When other herbalists learned that Shire City had trademarked the phrase they had long used, it was a blow — made worse when the company started reporting them for allegedly violating its trademark.
In a January 2014 blog post, Shire City responded to herbalists angered at the idea that fire cider could be trademarked.
“We did not write the law, but we ignore it at our peril,” company founders wrote. “We are asking all those who want to sell commercially to change the name within that commercial setting, that is all.”
But Langelier, who had started selling “Fire Cider No. 9” in the 1990s, rejected this.
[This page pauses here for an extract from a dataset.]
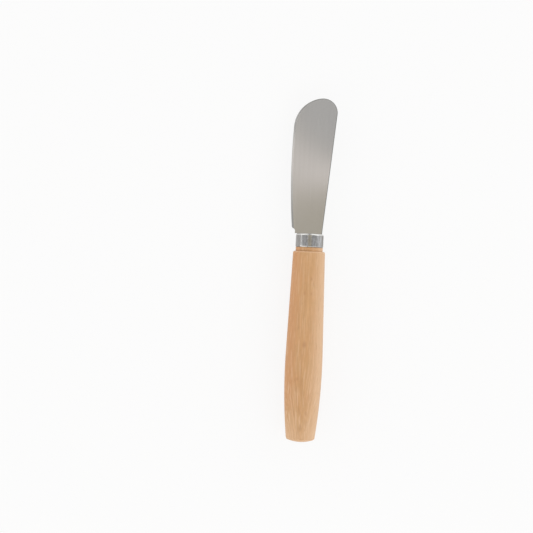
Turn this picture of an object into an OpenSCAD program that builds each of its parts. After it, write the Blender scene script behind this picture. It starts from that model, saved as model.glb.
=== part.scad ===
/* [Handle] */
// Length of the handle's body, from the butt to the shoulder
body_len = 92; // [70:0.1:120]
// Thickest diameter of the handle
belly_d = 18; // [16.5:0.1:24]
// Distance of the thickest place from the butt
belly_at = 36.1; // [25:0.1:50]
// Diameter that the sides run down to at the butt
butt_d = 13.4; // [10:0.1:15.5]
// Diameter that the sides run down to at the shoulder
shoulder_d = 15.4; // [14.8:0.1:16.4]
// Radius of the dome that ends the butt
dome_r = 18.5; // [12:0.5:40]
// Radius that rounds the rim of the butt
butt_round = 1.2; // [0.4:0.1:3]
// Radius that rounds the edge of the shoulder
shoulder_round = 0.8; // [0.2:0.1:1]
// Diameter of the neck between the shoulder and the ferrule
neck_d = 13.1; // [12.6:0.1:13.6]
// Length of the neck that shows below the ferrule
neck_len = 1.9; // [0.4:0.1:6]

/* [Ferrule] */
// Outer diameter of the ferrule
ferrule_d = 13.4; // [12.4:0.1:14.4]
// Length of the ferrule along the knife
ferrule_len = 6.6; // [4:0.1:12]
// Thickness of the ferrule's side and end
ferrule_wall = 0.8; // [0.6:0.1:1.5]
// Radius that rounds the rim next to the blade
rim_round = 0.8; // [0.4:0.1:2]
// Radius that rounds the rim next to the neck
lip_round = 0.5; // [0.2:0.1:0.7]

/* [Blade] */
// Length of the blade from the ferrule to its tip
blade_len = 65.5; // [55:0.1:90]
// Thickness of the blade
blade_t = 1.2; // [1.1:0.1:1.8]
// Thickness that the edge is ground down to
edge_t = 0.5; // [0.3:0.1:0.8]
// Width of the grind along the spreading edge
edge_grind = 0.9; // [0.4:0.1:2]
// Width of the softer grind round the nose and along the spine
spine_grind = 0.3; // [0.1:0.05:0.6]
// Distance of the spine from the axis where it meets the ferrule
root_spine = 5.8; // [4.5:0.1:7]
// Distance of the spreading side from the axis where it meets the ferrule
root_edge = 7.3; // [6:0.1:8]
// Angle that the spine leans away from the axis
spine_lean = 4.66; // [3:0.1:6]
// Furthest reach of the spreading edge from the axis
edge_reach = 10.55; // [9.8:0.05:11.5]
// Distance of that furthest reach from the ferrule
edge_reach_at = 35.4; // [28:0.1:40]
// Radius of the long curve of the spreading edge
edge_r = 320; // [250:10:500]
// Radius of the curve between the spreading edge and the nose
crown_r = 14.8; // [12:0.1:18]
// Radius of the nose beside the spine
nose_r = 6.9; // [5:0.1:8]
// Distance from the ferrule to the top of the heel's notch
heel_len = 3.4; // [3:0.1:6]
// Radius of both bends of the heel's notch
heel_round = 1.2; // [0.9:0.1:1.6]

/* [Tang] */
// Length of the tang below the blade
tang_len = 48; // [20:1:60]
// Width of the tang
tang_w = 5; // [3:0.1:6]
// Thickness of the tang, which is dressed a little thinner than the blade
tang_t = 1; // [0.6:0.1:1.1]
// Length of the taper at the end of the tang
tang_taper = 8; // [2:0.5:12]
// Width of the tang at its very end
tang_end_w = 2; // [1:0.1:3]
// Room between the corners of the tang and the wall of its hole
tang_room = 0.2; // [0.1:0.05:0.4]
// Depth of the hole past the end of the tang
hole_spare = 2; // [1:0.5:4]
// Full angle of the drilled point of the hole
drill_angle = 118; // [90:1:140]
// Clearance of a piece in the seat that holds it
seat_gap = 0.05; // [0:0.01:0.1]

/* [Hidden] */

// Steps in each arc of an outline
arc_steps = 20;
// Smoothness of the drilled hole
hole_fn = 96;
// Length that a cut runs past the face it opens
overrun = 1;

// Places along the knife, counted from the butt
neck_end = body_len + neck_len;
root_y = neck_end + ferrule_len;
knife_len = root_y + blade_len;

// The tenon fills the ferrule, and its hole takes the tang
tenon_d = ferrule_d - 2 * (ferrule_wall + seat_gap);
tenon_end = root_y - ferrule_wall - seat_gap;
hole_d = norm([tang_w, tang_t]) + 2 * tang_room;
hole_end = root_y - tang_len - hole_spare;

// A point at a distance and angle from a centre
function polar(centre, radius, angle) = centre + radius * [cos(angle), sin(angle)];

// Direction from one point to another
function bearing(from, to) = atan2(to.y - from.y, to.x - from.x);

// An arc without its first point, where the stretch before it ends
function arc(centre, radius, start, end) = [
    for (i = [1:arc_steps]) polar(centre, radius, start + (end - start) * i / arc_steps)
];

// Where two circles cross, on the left of the way from a to b, or on its right for side = -1
function crossing(centre_a, radius_a, centre_b, radius_b, side) =
    let (
        gap = norm(centre_b - centre_a),
        along = (centre_b - centre_a) / gap,
        reach = (gap * gap + radius_a * radius_a - radius_b * radius_b) / (2 * gap),
        rise = sqrt(radius_a * radius_a - reach * reach)
    )
    centre_a + reach * along + side * rise * [-along.y, along.x];

// The side of the handle is one long arc through the belly
belly_drop = (belly_d - butt_d) / 2;
side_r = (belly_at * belly_at + belly_drop * belly_drop) / (2 * belly_drop);
side_centre = [belly_d / 2 - side_r, belly_at];

// From the arc the side runs straight to the shoulder, touching the arc where it leaves it
shoulder_point = [shoulder_d / 2, body_len];
side_taper = bearing(side_centre, shoulder_point) - acos(side_r / norm(shoulder_point - side_centre));

// The rim of the butt touches the dome and the side
dome_centre = [0, dome_r];
rim_centre = crossing(dome_centre, dome_r - butt_round, side_centre, side_r - butt_round, 1);
dome_to_rim = bearing(dome_centre, rim_centre);
side_to_rim = bearing(side_centre, rim_centre);

// The rounded edge of the shoulder touches the straight side
shoulder_centre = shoulder_point - shoulder_round * [
    (1 - sin(side_taper)) / cos(side_taper),
    1
];

// Half of the handle's outline, radius against length
handle_outline = concat(
    [[0, 0]],
    arc(dome_centre, dome_r, -90, dome_to_rim),
    arc(rim_centre, butt_round, dome_to_rim, side_to_rim),
    arc(side_centre, side_r, side_to_rim, side_taper),
    [polar(shoulder_centre, shoulder_round, side_taper)],
    arc(shoulder_centre, shoulder_round, side_taper, 90),
    [
        [neck_d / 2, body_len],
        [neck_d / 2, neck_end],
        [tenon_d / 2, neck_end],
        [tenon_d / 2, tenon_end],
        [0, tenon_end]
    ]
);

// Half of the ferrule's outline: a cup with a rounded rim at each end
cup_r = ferrule_d / 2;
cavity_r = cup_r - ferrule_wall;
ferrule_outline = concat(
    [[cavity_r, neck_end], [cup_r - lip_round, neck_end]],
    arc([cup_r - lip_round, neck_end + lip_round], lip_round, -90, 0),
    [[cup_r, root_y - rim_round]],
    arc([cup_r - rim_round, root_y - rim_round], rim_round, 0, 90),
    [[0, root_y], [0, root_y - ferrule_wall], [cavity_r, root_y - ferrule_wall]]
);

// The nose touches the leaning spine
nose_y = knife_len - nose_r;
nose_centre = [
    root_spine + (nose_y - root_y) * tan(spine_lean) - nose_r / cos(spine_lean),
    nose_y
];

// The crown touches the nose and the long curve of the spreading edge
edge_centre = [edge_r - edge_reach, root_y + edge_reach_at];
crown_centre = crossing(nose_centre, crown_r - nose_r, edge_centre, edge_r - crown_r, -1);
nose_to_crown = bearing(crown_centre, nose_centre);
crown_to_edge = bearing(edge_centre, crown_centre);

// Distance of the spreading edge from the axis at a distance from the ferrule
function edge_x(distance) = edge_centre.x
    - sqrt(edge_r * edge_r - (distance - edge_reach_at) * (distance - edge_reach_at));

// Outline of the blade, drawn in from the edge by two widths that blend over the crown
function blade_outline(spine_inset, edge_inset) = concat(
    [
        [root_spine - spine_inset / cos(spine_lean), root_y],
        polar(nose_centre, nose_r - spine_inset, -spine_lean)
    ],
    arc(nose_centre, nose_r - spine_inset, -spine_lean, nose_to_crown),
    [
        for (i = [1:arc_steps])
            let (share = i / arc_steps)
            polar(
                crown_centre,
                crown_r - spine_inset - (edge_inset - spine_inset) * share,
                nose_to_crown + (crown_to_edge - nose_to_crown) * share
            )
    ],
    arc(
        edge_centre,
        edge_r - edge_inset,
        crown_to_edge,
        180 + asin(edge_reach_at / (edge_r - edge_inset))
    )
);

// The notch at the heel is an S of two equal bends
heel_x = edge_x(heel_len);
heel_turn = acos(1 - (-heel_x - root_edge) / (2 * heel_round));
notch_start = root_y + heel_len - 2 * heel_round * sin(heel_turn);
notch_outline = concat(
    [[-root_edge, root_y - overrun], [-root_edge, notch_start]],
    arc([-root_edge - heel_round, notch_start], heel_round, 0, heel_turn),
    arc([heel_x + heel_round, root_y + heel_len], heel_round, 180 + heel_turn, 180),
    [[heel_x - overrun, root_y + heel_len], [heel_x - overrun, root_y - overrun]]
);

tang_outline = [
    [-tang_w / 2, root_y + overrun],
    [-tang_w / 2, root_y - tang_len + tang_taper],
    [-tang_end_w / 2, root_y - tang_len],
    [tang_end_w / 2, root_y - tang_len],
    [tang_w / 2, root_y - tang_len + tang_taper],
    [tang_w / 2, root_y + overrun]
];

// The origin lies on the floor, below the middle of the knife's length and width
spine_reach = nose_centre.x + nose_r;
floor_centre = [(spine_reach - edge_reach) / 2, knife_len / 2, -belly_d / 2];

// Sets a piece that is drawn from the butt, along +Y, in the knife's own frame
module placed() {
    translate(-floor_centre) children();
}

// Turns a half outline round the axis of the knife
module turned(outline) {
    rotate([-90, 0, 0]) rotate_extrude($fn = hole_fn) polygon(outline);
}

// A plate of the blade's metal, centred on the axis
module plate(thickness) {
    translate([0, 0, -thickness / 2]) linear_extrude(thickness) children();
}

// The drilled hole, from the tenon's end down to its point
module tang_hole(past_mouth) {
    radius = hole_d / 2;
    translate([0, tenon_end + past_mouth, 0]) rotate([90, 0, 0]) {
        cylinder(h = tenon_end + past_mouth - hole_end, r = radius, $fn = hole_fn);
        translate([0, 0, tenon_end + past_mouth - hole_end])
            cylinder(h = radius / tan(drill_angle / 2), r1 = radius, r2 = 0, $fn = hole_fn);
    }
}

// Turned wooden handle, with a neck and a tenon for the ferrule and a hole for the tang
module handle() {
    color("burlywood") placed() difference() {
        turned(handle_outline);
        tang_hole(overrun);
    }
}

// Drawn metal cup over the tenon, with a slot that the tang passes through
module ferrule() {
    slot = [tang_w, ferrule_wall, tang_t] + seat_gap * [2, 0, 2] + overrun * [0, 2, 0];
    color("silver") placed() difference() {
        turned(ferrule_outline);
        translate([0, root_y - ferrule_wall / 2, 0]) cube(slot, center = true);
    }
}

// Tang of the blade, a flat bar with a tapered end
module tang() {
    plate(tang_t) polygon(tang_outline);
}

// Flat blade, ground thinner at its edges, with its tang in one piece
module blade() {
    color("lightgray") placed() {
        difference() {
            hull() {
                plate(edge_t) polygon(blade_outline(0, 0));
                plate(blade_t) polygon(blade_outline(spine_grind, edge_grind));
            }
            plate(blade_t + overrun) polygon(notch_outline);
        }
        tang();
    }
}

// Set adhesive that fills the hole round the tang
module tang_adhesive() {
    color("khaki") placed() difference() {
        tang_hole(0);
        tang();
    }
}

handle();
ferrule();
blade();
tang_adhesive();
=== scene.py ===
import math

import bpy
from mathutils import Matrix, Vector


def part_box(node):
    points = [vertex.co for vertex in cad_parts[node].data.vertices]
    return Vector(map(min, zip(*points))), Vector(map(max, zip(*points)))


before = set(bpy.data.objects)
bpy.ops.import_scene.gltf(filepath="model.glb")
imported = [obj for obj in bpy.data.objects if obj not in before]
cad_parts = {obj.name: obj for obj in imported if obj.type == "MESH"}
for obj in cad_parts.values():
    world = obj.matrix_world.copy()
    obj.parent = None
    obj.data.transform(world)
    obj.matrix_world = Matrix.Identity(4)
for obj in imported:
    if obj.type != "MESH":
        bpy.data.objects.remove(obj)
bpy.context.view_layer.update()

MM = 0.001

# Places on the knife, in metres, read from the parts in model.glb
handle_low, handle_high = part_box("handle")
ferrule_low, ferrule_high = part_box("ferrule")
axis_x = (handle_low.x + handle_high.x) / 2
axis_z = (handle_low.z + handle_high.z) / 2
top_z = handle_high.z
butt_y = handle_low.y
joint_y = ferrule_low.y
root_y = ferrule_high.y

# Length of the neck that shows between the handle's shoulder and the ferrule
NECK_LEN = 1.9 * MM
neck_foot_y = joint_y - NECK_LEN


def tone(red, green, blue):
    """A colour written as it looks on a screen, 0 to 255, as the linear values that Blender mixes."""
    shares = (channel / 255 for channel in (red, green, blue))
    return tuple(s / 12.92 if s <= 0.04045 else ((s + 0.055) / 1.055) ** 2.4 for s in shares) + (1,)


# Helpers that build node trees

def blank_tree(owner):
    """The emptied node tree of a material or a world."""
    owner.use_nodes = True
    owner.node_tree.nodes.clear()
    return owner.node_tree


def add(tree, kind, inputs=None, **settings):
    """A node with its settings. An input is a plain value or another node's output."""
    node = tree.nodes.new(kind)
    for name, value in settings.items():
        setattr(node, name, value)
    for key, value in (inputs or {}).items():
        if isinstance(value, bpy.types.NodeSocket):
            tree.links.new(value, node.inputs[key])
        else:
            node.inputs[key].default_value = value
    return node


def calc(tree, operation, *values):
    """The output of a Math node."""
    return add(tree, "ShaderNodeMath", dict(enumerate(values)), operation=operation).outputs[0]


def times(tree, first, second):
    """One value times another."""
    return calc(tree, "MULTIPLY", first, second)


def linear(tree, value, change, start):
    """A start, plus a value times its change."""
    return calc(tree, "MULTIPLY_ADD", value, change, start)


def split(tree, vector):
    """The x, y and z of a vector."""
    return add(tree, "ShaderNodeSeparateXYZ", {0: vector}).outputs


def distance(tree, first, second):
    """The distance between two points."""
    node = add(tree, "ShaderNodeVectorMath", {0: first, 1: second}, operation="DISTANCE")
    return node.outputs["Value"]


def blend(tree, share, first, second, mode="MIX"):
    """The output of a Mix node between two colours. Its colour sockets are numbered 6, 7 and 2."""
    inputs = {0: share, 6: first, 7: second}
    node = add(tree, "ShaderNodeMix", inputs, data_type="RGBA", blend_type=mode)
    return node.outputs[2]


def spread(tree, value, low, high, to_low=0.0, to_high=1.0):
    """A value that goes smoothly from to_low to to_high, as another goes from low to high."""
    inputs = {"Value": value, "From Min": low, "From Max": high, "To Min": to_low, "To Max": to_high}
    node = add(tree, "ShaderNodeMapRange", inputs, interpolation_type="SMOOTHSTEP")
    return node.outputs["Result"]


def near(tree, value, centre, reach):
    """One at the centre, falling smoothly to zero at the reach on both sides."""
    away = calc(tree, "ABSOLUTE", calc(tree, "SUBTRACT", value, centre))
    return spread(tree, away, reach, 0.0)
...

Although she eventually changed the name to “Fire Tonic No. 9,” Shire City was not appeased, she said.
In June 2014 she, Blue and Telkes filed a petition in court to cancel the trademark, arguing that fire cider has become a generic term. They also encouraged consumers to boycott Shire City’s product and helped start the “Free Fire Cider” website and movement.
The following year, Shire City filed a lawsuit against the three women, claiming copyright infringement and saying that the boycott had harmed their business.
“My opinion is that it’s this really weird clash of worlds,” St. Pierre told the New York Times earlier this year. “We’re just trying to run a business. The herbalist community has tried to present this as a story of good versus evil.”
‘Standing up for our truth’
Whatever its roots, the lawsuit has been difficult and financially intimidating, Langelier said.
“They’re trying to get a lot of money from me,” she said, adding that Shire City at one point was seeking more than $200,000 plus close to $1 million in lawyers’ fees.
But she and the others did not want to back down. They believe trademarking fire cider is against the traditions of the herbalist community, which encourage sharing knowledge and honoring pioneers such as Gladstar.
“I can say for myself that when I did get up and testify, it was the most empowering experience I’d ever had,” Langelier said. “I felt strong. I felt clear. We were all standing up for our truth, and we all put our livelihoods and businesses on the line.”
Nyla Bravesnow, a Thorndike herbalist who is co-organizing this weekend’s gathering, said that the lawsuit has changed how she markets her own version of fire cider.
“I definitely feel like I have to be careful,” she said. “It feels really hurtful that herbalists would take other herbalists to court and sue them.”
DeSpirito said that regardless of the trial’s outcome, she does not think the herbalist community will go back to the way it was before the lawsuit.
Her hope is that it will become even stronger.
“I think there is the awareness of protecting these recipes and protecting traditional herbalism, and also protecting the land and our communities,” she said, adding that this weekend’s gathering will help that goal. “When the herbal community can connect, it allows us to be a larger force.”